**Task directions:** Return, word for word, every line that follows.

Start of Dataset content

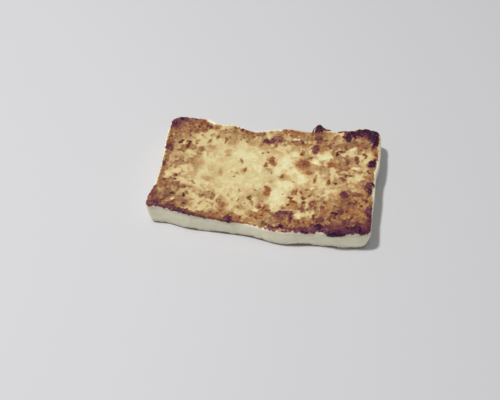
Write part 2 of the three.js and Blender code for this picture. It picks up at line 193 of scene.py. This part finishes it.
# Gaps where the cheese shows pale inside a browned field
PALE = [
    (41.6, 30.0, 1.2, 1.1, 0), (16.7, -21.7, 2.6, 1.8, 0), (-42.9, -21.4, 1.2, 0.9, 0),
    (41.6, 17.8, 2.6, 1.2, 0), (8.4, 8.2, 3.6, 4.6, -10), (6.1, -12.2, 3.2, 6.0, -10),
    (27.3, 12.5, 4.0, 1.7, 5), (42.4, 6.6, 1.8, 1.4, 0), (17.3, -1.5, 2.6, 3.4, 0),
    (-12.2, 9.0, 6.0, 3.0, 0), (12.6, 3.2, 2.4, 1.8, 0), (12.4, 13.4, 2.2, 2.0, 0),
    (-3.6, -20.6, 1.6, 1.4, 0), (21.6, -6.4, 1.6, 1.0, 0), (4.6, 3.6, 2.2, 2.6, 0),
    (8.6, -4.6, 4.2, 2.4, -10), (-4.6, 3.0, 2.4, 2.6, 0), (22.6, 9.6, 2.6, 1.6, 20),
    (12.2, 22.9, 2.4, 1.0, 0),
]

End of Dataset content

**Reply:**
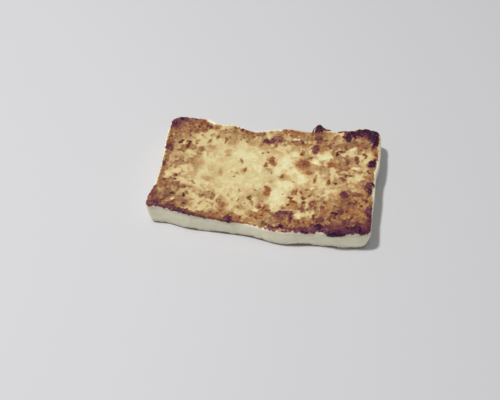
Write part 2 of the three.js and Blender code for this picture. It picks up at line 193 of scene.py. This part finishes it.
# Gaps where the cheese shows pale inside a browned field
PALE = [
    (41.6, 30.0, 1.2, 1.1, 0), (16.7, -21.7, 2.6, 1.8, 0), (-42.9, -21.4, 1.2, 0.9, 0),
    (41.6, 17.8, 2.6, 1.2, 0), (8.4, 8.2, 3.6, 4.6, -10), (6.1, -12.2, 3.2, 6.0, -10),
    (27.3, 12.5, 4.0, 1.7, 5), (42.4, 6.6, 1.8, 1.4, 0), (17.3, -1.5, 2.6, 3.4, 0),
    (-12.2, 9.0, 6.0, 3.0, 0), (12.6, 3.2, 2.4, 1.8, 0), (12.4, 13.4, 2.2, 2.0, 0),
    (-3.6, -20.6, 1.6, 1.4, 0), (21.6, -6.4, 1.6, 1.0, 0), (4.6, 3.6, 2.2, 2.6, 0),
    (8.6, -4.6, 4.2, 2.4, -10), (-4.6, 3.0, 2.4, 2.6, 0), (22.6, 9.6, 2.6, 1.6, 20),
    (12.2, 22.9, 2.4, 1.0, 0),
]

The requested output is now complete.